Now, ask them to tell you your top 3-5 strengths and/or abilities. Explain, if you like, that you’re doing this as an exercise to help you clarify your career direction. It can help to supply someone with a list if they’re having trouble coming up with strengths off the top of their head.
Starting List of Talents, Skills and Abilities
|Ability to deal with Failure||Enthusiasm||Maintenance / Routine Tasks||Self Management|
|Ability to focus||Fairness||Making Connections||Self-Assurance|
|Ability to handle Change||Financial Management||Marketing||Self-Discipline|
|Ability to make Friends||Financial Planning||Math||SEO|
|Ability to spot new Trends||Foreign Language||Meeting Management||Sign Language|
|Academics||Future Thinking||Money Management||Singing|
|Adaptability||Graphics||Negotiating Skills||Social Networking|
|Advertising||Guerrilla Marketing||Networking (in the virtual world)||Software|
|Affiliate systems||Health / Fitness||Networking (person to person)||Story Telling|
|Analyzing the past||High Energy||People Judgment||Strategic Planning|
|Art||Hiring / Recruiting||Personal Productivity||Systems management|
|Asking Questions||Identify Strengths and Weaknesses||Photography||Teaching / Training|
|Awareness||Imaginative||Polyglot (learn/know a many languages)||Trouble-shooter|
|Brainstorming||Innovation||Problem Solving||Video Creation|
|Computer Literacy||Integrity / Honesty||Project Management||Volunteering|
|Computers / IT||Intuition||Public Speaking||Website|
|Conflict Resolution||Inventiveness||Raise Money||Wisdom|
|Creativity||Jokes / Humor||Reading||Woodworking|
|Detail Orientation||Learner||Relieve Stress|
Feel free to come up with your own, or take suggestions from the people you asked.

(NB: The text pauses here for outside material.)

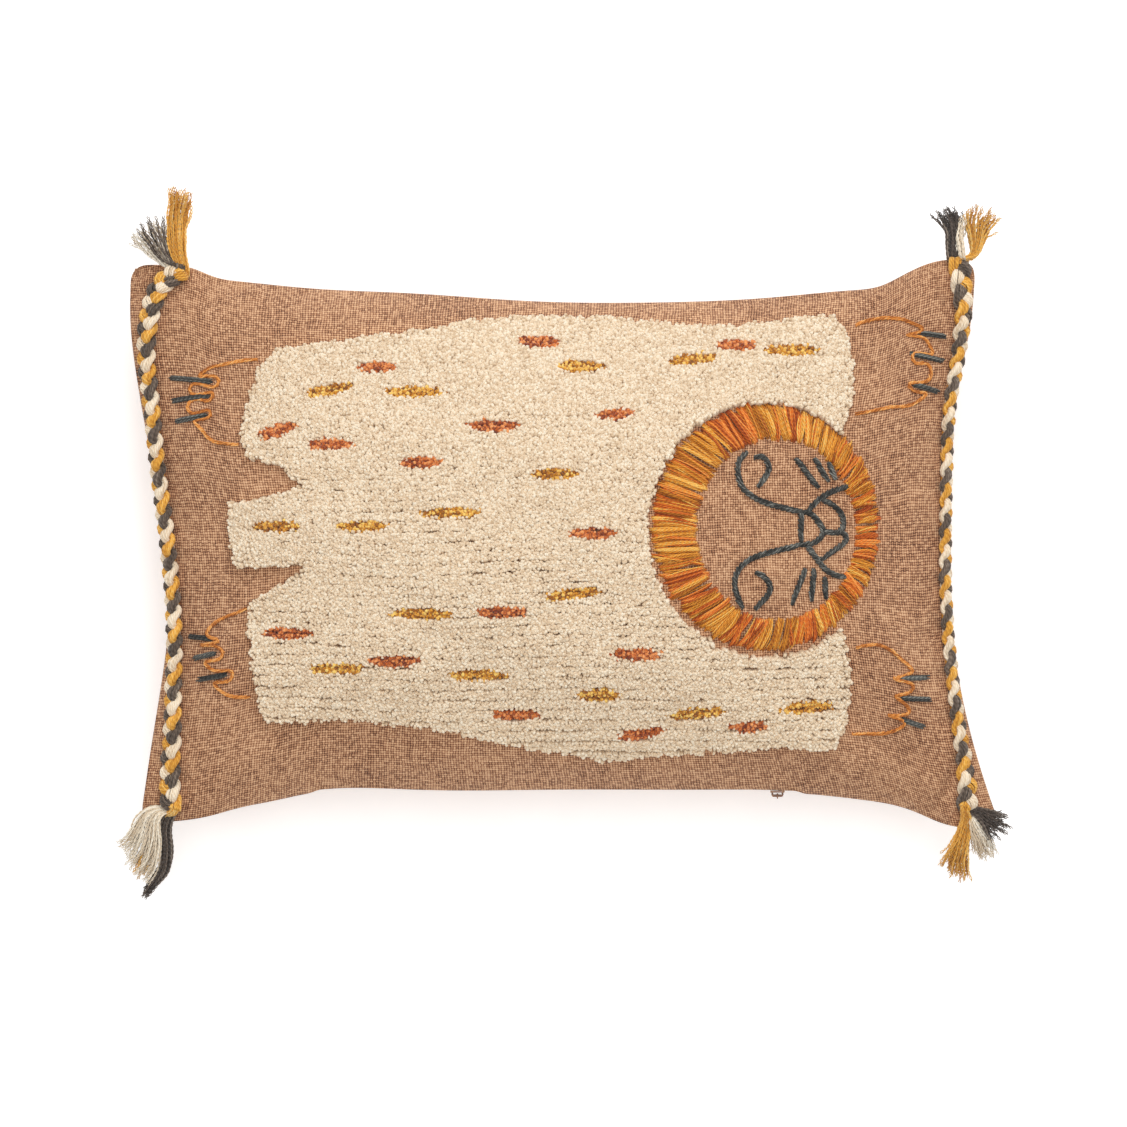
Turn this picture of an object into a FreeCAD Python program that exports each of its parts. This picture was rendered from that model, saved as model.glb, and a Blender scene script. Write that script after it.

Get them to picture you in 5 or 10 years, and ask them what they imagine you doing every day. This can be a revealing exercise, and often ends up sounding bang on – especially if the person knows you well.
Whether you’re contemplating a career change, or you’re choosing career paths for the first time, knowing what you’re really good at is really, really important. Listen to what others have to say to discover your strengths – you may be surprised!